Going back to Forever 21, it’s hard to completely criticize them without being cognizant of the fact that they serve a market.  I can’t imagine all of their shoppers are consumers who can afford to buy nicer clothing but choose to buy cheap single-season clothes instead.  Perhaps some of them are consumers who will wear them until they fall apart.  Which may or may not be after one season.  In order to reach everybody we need to make sure sustainability is affordable.  Luckily with continued improvement in technology and infrastructure, and increased demand, the prices should fall.

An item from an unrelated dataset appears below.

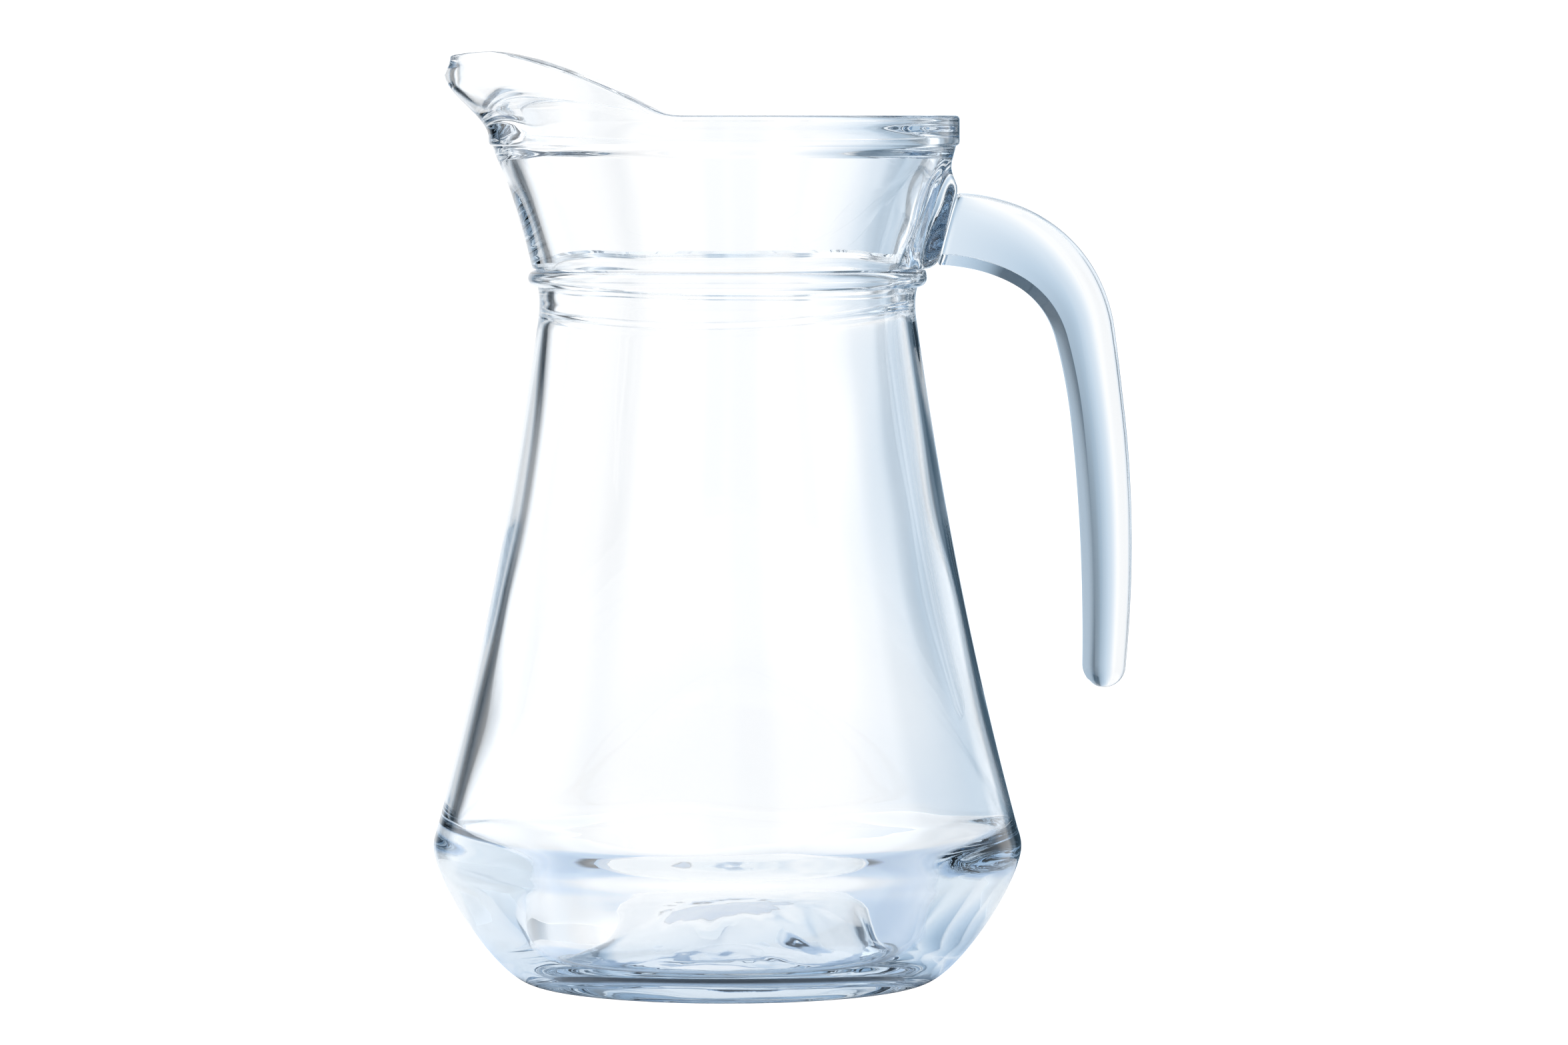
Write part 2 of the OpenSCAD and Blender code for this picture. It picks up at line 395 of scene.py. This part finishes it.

As I am struggling to figure out what I want to wear in the morning I circle back to two big sky ideas that are fun but will probably never happen.  I could benefit from an affordable personal shopper.  Someone who will take my monthly budget and come up with items that fit me properly, fit within my wardrobe and taste.  Sometimes I buy an item only to discover that it doesn’t look good on me or doesn’t go with anything I own.  If everything I bought fit me properly and could be worn with multiple outfits, that might create more efficiencies and less waste.  When I’m inspired or just watched Project Runway and think I must be missing my calling as a fashion designer, I wish for a 3D printer where I can produce something I want to wear on the spot, and then shred it back into my raw material bucket and use it to make another piece of clothing.  Basically a magic fairy.  Is that so hard?


I commend Girlfriend Collective for making a great product with full manufacturing transparency and environmental responsibility.  I recommend the leggings and encourage you to try out their other items if you’re looking.